Fig. 8: Preparation and lifetime of decay-protected fluxon states.

a Measured spectrum of the lowest energy plasmon mode versus magnetic flux of device C. The top panel was measured without fluxon preparation and shows the non-periodic spectrum similar to Fig. 5 at 7mK for device B. The middle panel was measured right after a 1 ms long resonator pump tone with \(\bar{n}=100-2000\). Here the periodicity is restored, and the fictitious phase particle is locked to the global minimum of the potential landscape. Near the flux frustration point, the ground state initialization is not perfect as indicated by two visible lines (black arrows).

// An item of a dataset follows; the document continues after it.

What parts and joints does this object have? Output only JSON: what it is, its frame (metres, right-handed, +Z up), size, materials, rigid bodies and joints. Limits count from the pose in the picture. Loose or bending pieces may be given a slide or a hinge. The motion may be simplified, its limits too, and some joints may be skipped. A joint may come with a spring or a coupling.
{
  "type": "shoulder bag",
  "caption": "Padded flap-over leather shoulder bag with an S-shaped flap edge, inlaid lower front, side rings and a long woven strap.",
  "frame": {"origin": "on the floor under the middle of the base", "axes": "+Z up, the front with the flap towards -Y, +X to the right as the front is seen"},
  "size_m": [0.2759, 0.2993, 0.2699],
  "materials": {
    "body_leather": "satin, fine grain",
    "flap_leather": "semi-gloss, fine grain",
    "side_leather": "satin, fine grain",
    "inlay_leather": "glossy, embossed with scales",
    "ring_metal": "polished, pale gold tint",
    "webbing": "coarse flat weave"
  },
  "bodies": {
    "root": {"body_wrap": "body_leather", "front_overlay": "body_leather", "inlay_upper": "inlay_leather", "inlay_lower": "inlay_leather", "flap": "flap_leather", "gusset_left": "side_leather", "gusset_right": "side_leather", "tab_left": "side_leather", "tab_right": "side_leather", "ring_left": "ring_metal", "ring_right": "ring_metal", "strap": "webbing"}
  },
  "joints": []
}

The spectrum in the bottom panel shows the same measurement with only \(\bar{n}=70-80\) resulting in an excited fluxon state, i.e., the fictitious phase particle is generally found in the lowest energy neighboring well rather than the global minimum. b Measurement sequence used for the data in panel (c). First, we actively determine the fluxon state (yellow) immediately after the excitation pulse (green) and repeat the sequence until the fluxon excitation is successful. Then, we continue to measure the state every Δt = 30 s until it has decayed via a quantum tunneling event. The fluxon readout (yellow) is based on the fluxon-dependent plasmon frequency away from half flux. Applying a plasmon π pulse (blue) is only successful if the plasmon level is on resonance, i.e., in a certain flux well. The resulting plasmon excitation is measured via the standard dispersive readout for 15 μs ≈ T₁ (purple) in the single photon limit to avoid photon-induced fluxon tunneling and repeated 4000 times for high SNR. c Fluxon decay from the excited to the ground state measured for three different flux bias configurations (dots) and exponential fits (lines). The data is based on ≈80 decay events each, conducted over up to 1 week of raw measurement time for the longest decay time.